General characteristics
- Type: Iron auxiliary steamship
- Tonnage: 1671 grt
- Tons burthen: 1400 bm
- Length: 305.6 feet
- Beam: 34.1 feet
- Depth of hold: 28.3 feet
- Installed power: 250hp
- Propulsion: Auxiliary steam, lifting screw
- Sail plan: Barque
- Speed: 12.24 knots (trials speed)
- Capacity: 40 first class passengers,; 400 second and third class passengers;

= SS Erl King =

The SS Erl King was built at A and J Inglis, Pointhouse, Glasgow and launched in 1865 and owned by Robertson & Co London. She was designed as an Auxiliary Steam Ship - steam power would be used to supplement the propulsion from the sails, when there was no wind or if there was a light head wind. She was fitted with a propeller that could be lifted up when sailing, so as to reduce drag. The engine was not powerful enough to push the ship, with all the windage of standing rigging, directly into a strong headwind. Auxiliary steam power had the advantage of allowing this vessel to use the Suez Canal when it opened in 1869 - something which was not practical for sailing vessels.

==China trade==
The Erl King was used in the China trade – sailing from Britain to China to collect, primarily, tea. The ending of the British East India Company's monopoly of the tea trade from China to Britain in 1834 had given rise to the tea clipper era, with much of the tea that was brought from China being carried in high speed sailing vessels that competed to get the first "new crop" to market in Britain. (Slower sailing vessels also carried tea.) In 1866, the Erl King entered this trade in competition with the sailing vessels. The tea clippers, if able to load a cargo early, would race against each other, often with a premium payment written into the bills of lading for the winning ship. These races were reported in the newspapers, bets were placed, and tea wholesalers and retailers would mention which ship had carried the batches of tea they were selling.

1866 happened to be a very close race among the tea clippers.

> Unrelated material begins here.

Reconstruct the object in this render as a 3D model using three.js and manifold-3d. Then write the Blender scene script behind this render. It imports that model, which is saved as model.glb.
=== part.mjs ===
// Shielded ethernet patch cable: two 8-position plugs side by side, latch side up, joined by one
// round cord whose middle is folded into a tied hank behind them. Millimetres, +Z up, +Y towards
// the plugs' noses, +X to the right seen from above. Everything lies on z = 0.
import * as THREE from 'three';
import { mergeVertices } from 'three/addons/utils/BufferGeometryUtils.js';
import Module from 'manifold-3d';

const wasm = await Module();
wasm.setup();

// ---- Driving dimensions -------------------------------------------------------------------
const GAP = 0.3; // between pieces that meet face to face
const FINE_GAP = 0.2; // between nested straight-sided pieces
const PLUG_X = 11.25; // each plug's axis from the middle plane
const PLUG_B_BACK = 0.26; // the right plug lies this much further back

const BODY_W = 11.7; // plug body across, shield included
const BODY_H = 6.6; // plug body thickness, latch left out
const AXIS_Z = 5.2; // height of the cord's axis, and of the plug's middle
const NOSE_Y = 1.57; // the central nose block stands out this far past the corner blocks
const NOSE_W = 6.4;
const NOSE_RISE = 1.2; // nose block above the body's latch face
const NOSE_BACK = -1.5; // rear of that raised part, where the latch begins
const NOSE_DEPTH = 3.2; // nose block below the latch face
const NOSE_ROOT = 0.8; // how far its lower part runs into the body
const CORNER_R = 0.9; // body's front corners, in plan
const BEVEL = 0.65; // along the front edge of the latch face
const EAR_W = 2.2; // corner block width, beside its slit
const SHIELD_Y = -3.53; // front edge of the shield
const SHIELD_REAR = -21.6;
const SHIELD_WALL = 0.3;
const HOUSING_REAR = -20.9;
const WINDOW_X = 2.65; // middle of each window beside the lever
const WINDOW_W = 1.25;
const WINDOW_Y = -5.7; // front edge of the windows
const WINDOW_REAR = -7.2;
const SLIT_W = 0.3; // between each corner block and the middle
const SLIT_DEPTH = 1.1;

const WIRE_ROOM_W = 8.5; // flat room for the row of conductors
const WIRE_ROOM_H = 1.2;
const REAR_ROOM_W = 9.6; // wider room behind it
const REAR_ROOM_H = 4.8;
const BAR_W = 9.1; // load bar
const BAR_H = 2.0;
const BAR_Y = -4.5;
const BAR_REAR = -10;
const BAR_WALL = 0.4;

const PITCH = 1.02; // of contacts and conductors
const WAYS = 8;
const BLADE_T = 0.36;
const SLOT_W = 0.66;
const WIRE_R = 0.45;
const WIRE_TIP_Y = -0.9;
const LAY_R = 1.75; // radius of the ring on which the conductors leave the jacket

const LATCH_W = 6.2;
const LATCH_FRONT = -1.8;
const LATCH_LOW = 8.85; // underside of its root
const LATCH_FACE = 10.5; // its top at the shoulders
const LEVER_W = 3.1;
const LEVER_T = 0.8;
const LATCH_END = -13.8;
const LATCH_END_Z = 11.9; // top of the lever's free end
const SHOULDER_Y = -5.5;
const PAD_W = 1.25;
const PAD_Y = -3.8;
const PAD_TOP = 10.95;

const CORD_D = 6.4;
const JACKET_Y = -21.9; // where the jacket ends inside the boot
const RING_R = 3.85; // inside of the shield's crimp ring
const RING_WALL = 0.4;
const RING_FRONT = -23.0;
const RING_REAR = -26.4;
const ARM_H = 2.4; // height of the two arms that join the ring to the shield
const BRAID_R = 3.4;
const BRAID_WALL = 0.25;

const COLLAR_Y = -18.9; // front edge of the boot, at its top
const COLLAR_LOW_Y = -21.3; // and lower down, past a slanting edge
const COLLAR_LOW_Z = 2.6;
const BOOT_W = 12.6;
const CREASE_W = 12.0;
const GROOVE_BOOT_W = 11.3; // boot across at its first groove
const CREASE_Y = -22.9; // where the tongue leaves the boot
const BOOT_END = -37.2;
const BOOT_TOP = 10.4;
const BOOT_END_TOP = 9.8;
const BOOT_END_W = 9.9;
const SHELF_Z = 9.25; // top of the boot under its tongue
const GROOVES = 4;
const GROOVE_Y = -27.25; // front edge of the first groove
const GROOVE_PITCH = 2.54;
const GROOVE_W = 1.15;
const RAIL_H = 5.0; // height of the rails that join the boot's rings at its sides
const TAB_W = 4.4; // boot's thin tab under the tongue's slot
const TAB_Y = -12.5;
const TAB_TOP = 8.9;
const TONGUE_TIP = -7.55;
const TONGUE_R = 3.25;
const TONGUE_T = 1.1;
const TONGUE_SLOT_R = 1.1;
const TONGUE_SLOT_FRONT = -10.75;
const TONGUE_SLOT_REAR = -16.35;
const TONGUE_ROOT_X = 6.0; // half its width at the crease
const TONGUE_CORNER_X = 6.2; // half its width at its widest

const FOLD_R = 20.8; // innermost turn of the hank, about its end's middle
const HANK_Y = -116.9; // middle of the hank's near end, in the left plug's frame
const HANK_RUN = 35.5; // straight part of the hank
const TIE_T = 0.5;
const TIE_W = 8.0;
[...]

The Erl King loaded a cargo of 1,108,100 pounds of tea in Foochow and sailed on 5 June 1866. The first clippers had left a week earlier. However, the Erl King arrived in London on 20 August 1866, a passage of 77 days – with the sailing vessels still in the Atlantic. The fastest clippers arrived on 6 September with passage times of 99 days – their race was virtually a dead heat. The merchants who had promised the 10 shillings a ton premium to the winning sailing vessel therefore lost out, not only because so many race participants had arrived at the same time, but because "new crop" tea from the Erl King had already been on the market for well over a week.

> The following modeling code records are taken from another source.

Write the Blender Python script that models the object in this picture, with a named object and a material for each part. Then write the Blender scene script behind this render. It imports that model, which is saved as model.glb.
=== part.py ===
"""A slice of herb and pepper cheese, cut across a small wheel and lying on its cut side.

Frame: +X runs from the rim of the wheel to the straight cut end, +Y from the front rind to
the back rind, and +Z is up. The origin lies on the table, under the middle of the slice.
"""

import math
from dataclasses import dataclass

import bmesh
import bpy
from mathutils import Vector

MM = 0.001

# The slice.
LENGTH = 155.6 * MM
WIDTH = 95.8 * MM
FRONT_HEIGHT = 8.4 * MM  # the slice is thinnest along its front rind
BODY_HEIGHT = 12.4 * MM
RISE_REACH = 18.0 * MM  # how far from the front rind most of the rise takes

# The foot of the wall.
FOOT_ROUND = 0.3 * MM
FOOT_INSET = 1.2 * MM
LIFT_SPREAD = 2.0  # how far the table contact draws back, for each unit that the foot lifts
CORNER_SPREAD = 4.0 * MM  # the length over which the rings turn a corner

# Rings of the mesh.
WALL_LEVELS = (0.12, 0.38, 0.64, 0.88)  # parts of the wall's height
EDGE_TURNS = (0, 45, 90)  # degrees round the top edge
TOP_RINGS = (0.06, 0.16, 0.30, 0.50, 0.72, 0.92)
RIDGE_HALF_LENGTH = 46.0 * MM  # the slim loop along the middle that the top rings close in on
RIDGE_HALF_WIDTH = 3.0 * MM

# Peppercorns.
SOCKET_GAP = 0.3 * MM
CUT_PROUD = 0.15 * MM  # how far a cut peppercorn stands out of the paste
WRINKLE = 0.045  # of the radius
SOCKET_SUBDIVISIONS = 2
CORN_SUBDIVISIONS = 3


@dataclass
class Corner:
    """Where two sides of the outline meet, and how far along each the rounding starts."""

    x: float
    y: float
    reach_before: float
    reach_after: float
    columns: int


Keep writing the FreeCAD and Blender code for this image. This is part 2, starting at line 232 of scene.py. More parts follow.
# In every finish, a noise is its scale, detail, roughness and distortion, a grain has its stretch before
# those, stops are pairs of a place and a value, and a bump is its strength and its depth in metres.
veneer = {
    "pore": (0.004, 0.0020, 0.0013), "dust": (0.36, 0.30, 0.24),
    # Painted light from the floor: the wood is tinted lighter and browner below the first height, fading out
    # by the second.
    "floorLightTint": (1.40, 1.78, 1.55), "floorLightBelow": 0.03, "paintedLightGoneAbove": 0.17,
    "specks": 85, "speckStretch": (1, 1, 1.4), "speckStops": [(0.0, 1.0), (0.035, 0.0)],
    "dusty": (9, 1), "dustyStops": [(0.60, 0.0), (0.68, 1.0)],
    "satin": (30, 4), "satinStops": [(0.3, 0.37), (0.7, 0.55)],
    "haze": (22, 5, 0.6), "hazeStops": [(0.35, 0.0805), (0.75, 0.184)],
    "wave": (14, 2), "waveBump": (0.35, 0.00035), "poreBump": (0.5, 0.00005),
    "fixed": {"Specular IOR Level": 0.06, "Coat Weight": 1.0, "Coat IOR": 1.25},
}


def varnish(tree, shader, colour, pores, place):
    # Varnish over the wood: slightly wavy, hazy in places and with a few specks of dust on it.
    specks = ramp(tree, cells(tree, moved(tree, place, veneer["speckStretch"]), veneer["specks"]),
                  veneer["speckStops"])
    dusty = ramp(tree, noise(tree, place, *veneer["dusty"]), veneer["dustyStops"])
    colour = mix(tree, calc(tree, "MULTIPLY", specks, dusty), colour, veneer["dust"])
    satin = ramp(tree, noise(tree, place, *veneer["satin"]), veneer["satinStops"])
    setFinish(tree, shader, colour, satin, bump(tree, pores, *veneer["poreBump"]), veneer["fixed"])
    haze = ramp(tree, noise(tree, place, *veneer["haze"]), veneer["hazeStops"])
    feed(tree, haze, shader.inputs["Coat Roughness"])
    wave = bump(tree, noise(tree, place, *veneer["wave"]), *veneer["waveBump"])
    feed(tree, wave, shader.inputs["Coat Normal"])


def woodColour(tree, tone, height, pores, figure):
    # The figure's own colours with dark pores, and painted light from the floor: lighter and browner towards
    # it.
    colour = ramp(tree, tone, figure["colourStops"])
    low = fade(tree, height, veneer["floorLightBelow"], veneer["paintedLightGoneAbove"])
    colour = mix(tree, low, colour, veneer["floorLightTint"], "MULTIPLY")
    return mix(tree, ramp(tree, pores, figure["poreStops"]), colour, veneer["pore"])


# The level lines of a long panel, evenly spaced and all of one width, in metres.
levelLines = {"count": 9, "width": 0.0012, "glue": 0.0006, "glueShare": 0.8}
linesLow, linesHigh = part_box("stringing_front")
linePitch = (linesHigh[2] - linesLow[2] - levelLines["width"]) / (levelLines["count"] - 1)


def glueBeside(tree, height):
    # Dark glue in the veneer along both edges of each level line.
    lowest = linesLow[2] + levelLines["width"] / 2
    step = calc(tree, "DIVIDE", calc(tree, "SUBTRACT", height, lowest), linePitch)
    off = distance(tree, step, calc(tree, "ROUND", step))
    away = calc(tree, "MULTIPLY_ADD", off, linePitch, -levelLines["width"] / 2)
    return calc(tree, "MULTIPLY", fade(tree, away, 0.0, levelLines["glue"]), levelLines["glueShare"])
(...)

The Erl King also carried passengers. On her 1866 passage from China, these included the wife of Captain MacKinnon, master of the Taeping, one of the two clippers that tied first place in the Tea Race that year. Mrs. MacKinnon had presumably not traveled on her husband's racing ship as she was pregnant. She gave birth to a baby boy whilst the Erl King was "about 4 days sail from Cape de Verde".

==Loss==
She was wrecked on Long Reef, east of the Florida Keys.